The critical discourse contained in this article by Colombian critic and poet Luis Vidales Jaramillo (1900–90) is based on research, reflection, and analysis; Vidales Jaramillo discusses the individual works featured in the Séptimo Salón de Artistas Colombianos (1946) as well as the exhibition as a whole. Employing Matteo Marangoni’s aesthetic framework, Vidales Jaramillo analyzes the relationship between technique and content in an oil painting by Marco Ospina Restepo, an approach that demonstrates the theoretical underpinnings of Vidales Jaramillo’s assessments.

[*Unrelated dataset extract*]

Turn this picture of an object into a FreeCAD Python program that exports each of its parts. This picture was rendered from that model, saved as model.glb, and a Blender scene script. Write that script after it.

The author also traces the concepts of disproportion and deformity in the history of art over the centuries, concluding that there is no rule demanding accuracy in representation. On the basis of this reasoning, he accuses the conservative Colombian newspaper El Siglo of a politically motivated aesthetic bias. That newspaper urged viewers to react against geometric and non-figurative art and to uphold traditional values. Vidales Jaramillo’s approach to the problem attests to the historical dimension of his method.
By means of this approach, the critic provides an overview of Colombian art of the time. In his view, there is a tendency to turn away from academicism and to embrace an artistic language in line with reality. Vidales Jaramillo states that these were the considerations that guided his choices as a member of the selection jury. Insofar as it repeatedly praises the event and the skill with which the government organized it, this article has a definite political tone.